From the July-August 2021 issue of News & Letters
Just ahead of parliamentary elections, Ethiopia’s President Abiy Ahmed proclaimed that he was aiming for a country “where every Ethiopian moves around relaxed, works and prospers.” How does he achieve this? By launching a brutal civil war against the northern Ethiopian region of Tigray that is in its ninth month. Massacres, sexual assault and ethnic cleansing have been the mode of operating. And now there is the threat of mass starvation. Abiy’s hands are indeed bloody.
He launched an offensive in the Tigray region against the Tigray People’s Liberation Front (TPLF) last November to supposedly “restore the rule of law.” What has been the result? A carefully researched report recently identified some 150 massacres carried out by soldiers, paramilitaries and insurgents. Ages of those killed ranged from infants to 90 years old. It is a war against not only the TPLF but the Tigrayian people.
The offensive against the TPLF earlier this year opened the door for other ethnic conflicts in all of Tigray. Thus, tens of thousands of Tigrayians are reported to have been driven from their homes by Amhara militia over a land dispute. It is estimated that more than two million people have been displaced within Ethiopia’s Tigray region since fighting erupted, with about half fleeing after their homes were burned down.
At present the UN and food agencies are reporting that some 350,000 Tigrayians are at risk of famine, the highest number in a single country over the past decade. Armed groups are blocking food distribution.
RAPE IS A WEAPON OF WAR
Sexual assaults are rampant. A senior UN official reported in March that more than 500 Ethiopian women had formally reported sexual violence in Tigray, although the actual toll is likely far higher, she added. In the Tigray capital city of Mekelle, health workers say new cases emerge every day.

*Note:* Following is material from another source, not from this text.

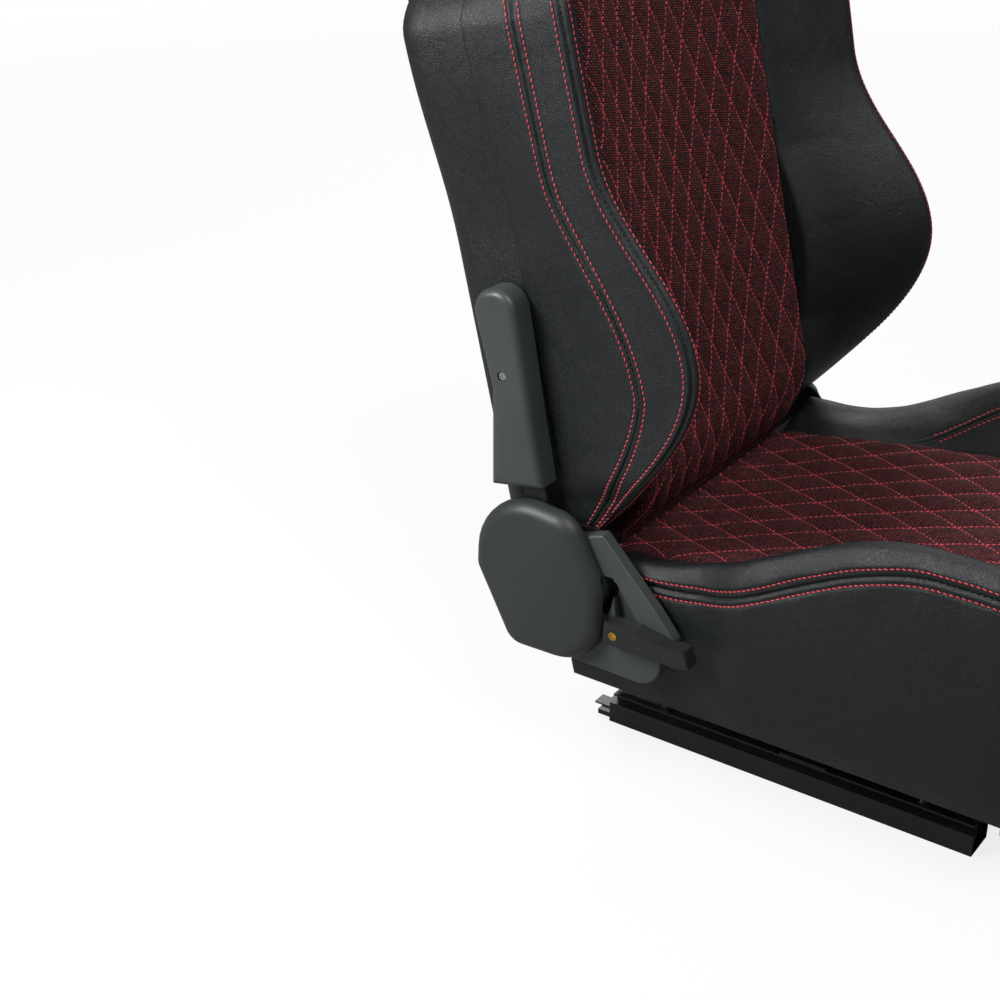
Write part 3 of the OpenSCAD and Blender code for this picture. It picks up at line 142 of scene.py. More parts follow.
# To the camera the paper is white and lit from below as well, more so far out, round a soft
# shadow. What it throws back on to the seat is greyer, so that the leather keeps its depth.
ray = add(tree, "LightPath").outputs
shade = add(tree, "Mix", {"Factor": ray["Is Camera Ray"], "A": srgb("#8c8c8c"), "B": srgb("#f2f2f1")}, data_type="RGBA")
join(tree, surface, {"Roughness": 0.9, "Base Color": shade.outputs["Result"]})
off = add(tree, "VectorMath", {0: add(tree, "TexCoord").outputs["Object"]}, operation="LENGTH")
fading = add(tree, "MapRange", {"Value": off.outputs["Value"], "From Min": 1.2, "From Max": 4.0,
                                "To Min": 0.82, "To Max": 1.0})
lit = add(tree, "Math", {0: ray["Is Camera Ray"], 1: fading}, operation="MULTIPLY")
below = add(tree, "Emission", {"Color": (1, 1, 1, 1), "Strength": 1.0})
both = add(tree, "MixShader", {0: lit, 1: surface, 2: below})
join(tree, tree.nodes["Material Output"], {"Surface": both})
floor.data.materials.append(paper)
floor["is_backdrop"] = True

# --------------------------------------------------------- base cushion
# Quilted centre panel of the base: polyurethane foam under a dark twill
# with red flecks, sewn through in diamonds with red thread, and laid on
# the wires of the base frame between the two bolsters.
base_half, base_back, base_front = 180, 221, -192
base_low, base_high, cushion_floor = 199, 238, 140.5
base_columns, base_rows = 8, 11
base_cell = (base_half / base_columns, (base_back - base_front) / base_rows)
axis_y, axis_z = 225, 205
foot_roll, foot_room = 18, 2


def ease(s, s0, s1, a, b):
    """Cosine step from a to b as s runs from s0 to s1."""
    return a + (b - a) * (1 - np.cos(np.pi * np.clip((s - s0) / (s1 - s0), 0, 1))) / 2


def rise(s, s0, s1, a, b):
    """Quarter sine from a at s0, steep, to b at s1, level."""
    return a + (b - a) * np.sin(np.pi / 2 * np.clip((s - s0) / (s1 - s0), 0, 1))


def round_drop(d, r):
    """Drop of a round of radius r at the distance d into it: r less the root of r squared less d squared."""
    return r - np.sqrt(np.maximum(0, r * r - np.clip(d, 0, r) ** 2))


def diamonds(i, r, sharp=0.62):
    """Puff of diamond quilting, from 0 on the seams to 1 in the middle: the product of two sine waves along the
    two families of seams, i + r even being where the seams cross. The power sharpens the valley at the seam."""
    a, b = np.pi * (i + r) / 2, np.pi * (i - r) / 2
    return (np.sqrt(np.sin(a) ** 2 + 0.004) * np.sqrt(np.sin(b) ** 2 + 0.004)) ** sharp


def rear_round(y):
    """Drop of the base panel's rounded rear edge, which starts 30 mm before it."""
    return round_drop(y - base_back + 30, 32)


def base_edge(y):
    """Height of the base panel at its sides: it rises to the front and rounds off at its rear edge."""
    return rise(y, 200, -160, base_low, base_high) - rear_round(y)


def quilted(edge, puffs, puff):
    """Height that the quilting adds at a distance from the panel's edge: the puff, which fades out over the last
    few millimetres, less the pull of the edge seam, which falls off by an exponential."""
    edge = np.maximum(edge, 0)
    return puff * (1 - np.exp(-edge / 7)) * puffs - 6 * np.exp(-edge / 4)


def base_puffs(x, y):
    """Puff of the base panel's diamonds, counted from its middle and its rear edge."""
    return diamonds(x / base_cell[0], (base_back - y) / base_cell[1])


def base_panel(x, y, puff=5.0):
    """Top of the base panel: its side height less a shallow dish, plus the quilting. At the rear it tucks in
    under the rolled foot of the back, clear of that roll, whose middle is the recline axis."""
    u = x / base_half
    dish = 5 * (1 - u * u) * np.clip((base_back - y) / 60, 0, 1)
    edge = np.minimum(base_half - np.abs(x), np.minimum(base_back - y, y - base_front))
    height = base_edge(y) - dish + quilted(edge, base_puffs(x, y), puff)
    clear = foot_roll + foot_room
    roll = axis_z - np.sqrt(np.maximum(0, clear ** 2 - (y - axis_y) ** 2))
    return np.where(y > axis_y - clear, np.minimum(height + rear_round(y), roll), height)


def xyz(x, y, z):
    """Points from their three coordinates, spread to one common shape."""
    return np.stack(np.broadcast_arrays(x, y, z), -1)


def grid_faces(at):
    """Four-sided faces between the neighbours of a grid of point numbers."""
    return np.stack([at[:-1, :-1], at[:-1, 1:], at[1:, 1:], at[1:, :-1]], -1).reshape(-1, 4)


def closed_piece(name, sheets, uv=None, merge=2e-5):
    """One closed mesh from sheets of points in millimetres, each a grid of rows and columns. Points that meet are
    merged, and the faces are turned outwards. uv gives a sheet's own flat coordinates, which become the map cloth,
    in metres; a sheet without any takes two slanted sums of its points' coordinates."""
    points, faces, marks = [], [], []
    start = 0
    for k, sheet in enumerate(sheets):
        rows, columns = sheet.shape[:2]
        faces.append(grid_faces(start + np.arange(rows * columns).reshape(rows, columns)))
        points.append(sheet.reshape(-1, 3))
        marks.append(np.full((rows * columns, 2), np.nan) if uv is None or uv[k] is None else uv[k].reshape(-1, 2))
        start += rows * columns
    points, faces, marks = np.concatenate(points) / 1000, np.concatenate(faces), np.concatenate(marks)
    mesh = bpy.data.meshes.new(name)
    mesh.from_pydata(points.tolist(), [], faces.tolist())
    if uv is not None:
        layer = mesh.uv_layers.new(name="cloth")
        corner = marks[faces.reshape(-1)] / 1000
        flat = points[faces.reshape(-1)] @ np.array([[1, 0], [0, 1], [0.9, 1]])
        corner = np.where(np.isnan(corner), flat, corner)
        layer.data.foreach_set("uv", corner.astype(np.float32).reshape(-1))
    work = bmesh.new()
    work.from_mesh(mesh)
    bmesh.ops.remove_doubles(work, verts=work.verts, dist=merge)
    bmesh.ops.dissolve_degenerate(work, edges=work.edges, dist=merge)
    bmesh.ops.recalc_face_normals(work, faces=work.faces)
    work.to_mesh(mesh)
    work.free()
    mesh.shade_smooth()
    return placed(name, mesh)


def between(a, b, steps):
    """Sheet ruled from the line of points a to the line b."""
    f = np.linspace(0, 1, steps + 1)[:, None, None]
    return a[None] * (1 - f) + b[None] * f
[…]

Abiy won the Nobel Peace Prize for ending a decades-long conflict with Eritrea. But in his war against Tigray, he has invited Eritrean forces to join the Ethiopian military in Tigray. Eritrean forces have done so eagerly, joining in the slaughter, carrying out their own massacres and rapes.
And the elections? Abiy is striving to consolidate his power. Tigray, with over six million people, will be excluded from the vote. In Oromia, his home region, Abiy launched a crackdown against any opposition with thousands of arrests and extrajudicial killings. As a result, two opposition parties withdrew from the elections. Some regions will not vote until September.
Abiy will certainly “win” these elections but only with much blood on his hands, and an extremely fragmented Ethiopia in place.